In the old days, too, unity was often just a surface concept. 
Anxious to prove that their new country was multi-ethnic, in
1948 the Burmese selected Sai Shwe Thaike as president, a
largely ceremonial position.
  That year the family packed their bags for a new life in
Rangoon.  There Sao Yawnghwe served as the First Lady
and later as a member of parliament for her birthplace,
Hsenwi.  Husband and wife became outspoken proponents
of the new democracy.  The princes of Shan State gave up
their traditional powers, although many went on to serve
admirably in civilian positions.
  When the fledgling democracy crumbled on March 2,
'1962, Sao Shwe Thaike was a major target.  The Burma
Army surrounded the family's Rangoon home and opened
fire, killing Sao's third-eldest son, Sao Myee.  The president
was hauled off to jail, where he died on November 21.  His
remains were taken to Yawnghwe to rest beside those of his
son and his first wife.
  One year later Sao gathered her children and fled to
Thailand.  "I don't know why, but I was never afraid," she
says.  Operating from Chiang Mai the exiled queen worked
with her second son, Tzang, to form a rebel army.
  The Shan State Army (SSA), however, was soon
swallowed into a complex netherworld of opium smugglers
and Cold War intrigues. Alliances were made, deals were
cut, and, in the end, Sao lost control of her army.  She left
to join eldest son Tiger overseas.
  It is her role as rebel leader which has ensured Sao's era-
sure from official Burmese history.  While her husband is
still recognised as a founder of modern Burma, Sao's own
considerable contribution is ignored.  Photographs in the
palace-turned-museum feature the prince's first wife who
died of TB.
  The only official reference to Sao is contained in a book
called "The Conspiracy of Treasonous Minions within
Myanmar Naing-Ngan and Traitorous Cohorts Abroad"

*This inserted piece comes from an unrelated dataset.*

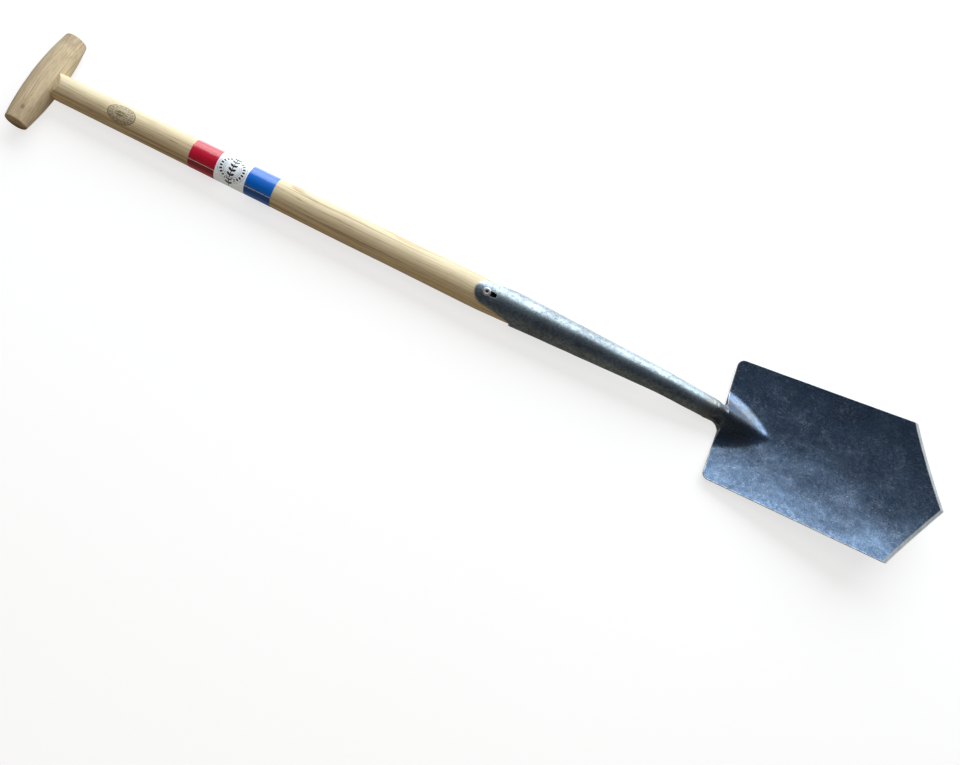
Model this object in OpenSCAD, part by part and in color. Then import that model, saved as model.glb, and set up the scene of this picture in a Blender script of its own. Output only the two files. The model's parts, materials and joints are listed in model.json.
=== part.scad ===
// Garden spade with a T-shaped ash grip, an ash shaft and a forged pointed blade.
// It lies on its back, front face up. +X runs along the shaft from the grip to the blade's point,
// +Y runs across the blade and +Z is up. The floor is Z = 0.

/* [Grip] */
// Length of the crossbar, end to end
grip_len = 128; // [110:1:150]
// Diameter of the crossbar at its middle
grip_mid_d = 34; // [32:0.5:38]
// Diameter of the crossbar where its ends start to round over
grip_end_d = 25; // [22:0.5:28]
// Radius that rounds the rim of each end
grip_rim_r = 2.5; // [2:0.5:7]
// Diameter of the round tenon that goes through the crossbar
tenon_d = 19; // [16:0.5:20]
// Thickness of the wedge at the tenon's end
wedge_thick = 3.2; // [2:0.1:4]
// How deep the wedge is driven into the tenon
wedge_depth = 22; // [15:1:26]

/* [Shaft] */
// Diameter of the shaft where it meets the grip
shaft_top_d = 31.2; // [30:0.2:32]
// Diameter of the parallel stretch in the middle of the shaft
clip_d = 38; // [37:0.1:39]
// Distance from the grip's axis to the start of the parallel stretch
clip_start = 340; // [330:1:360]
// Length of the parallel stretch
clip_len = 100; // [60:1:120]
// Diameter of the shaft just above the socket
shaft_low_d = 40.8; // [40:0.1:41]
// Rise of the bevel across the shaft's end, in degrees from the shaft
bevel_angle = 40; // [35:1:50]

/* [Label] */
// Distance from the grip's axis to the start of the wrapped label
label_start = 186; // [150:1:200]
// Length of the label along the shaft
label_len = 104.5; // [80:0.5:120]
// Thickness of the label
label_thick = 0.2; // [0.1:0.05:0.3]

/* [Socket] */
// Distance from the grip's axis to the tip of the socket's tongue
tongue_x = 553; // [553:1:557]
// Distance from the tip of the tongue to the rim at the back of the socket
tongue_len = 57; // [50:1:65]
// Half width of the tongue's round end
tongue_r = 15; // [13:0.5:16]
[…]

(SLORC, 1989).  The book describes her as a traitor who
"cajoled" students to revolt and organised "civil servants and
police and even bandits and thieves" to fight against the
government.
  Today Sao Yawnghwe still hopes for a peaceful, free
homeland.  Although she and her children live in scattered
exile, they are united in their attempts to restore democracy
to Burma.  Sadly, with each passing year it seems
increasingly unlikely that she herself will see this dream
fulfilled.
  Meanwhile, thousands of miles away, night falls on
Yawnghwe.  The haw's new guardians turn up their stereo to
scare away the ghosts of the past, echoing their government's
fear that Sao's dream still haunts the quiet waters of Inle
Lake.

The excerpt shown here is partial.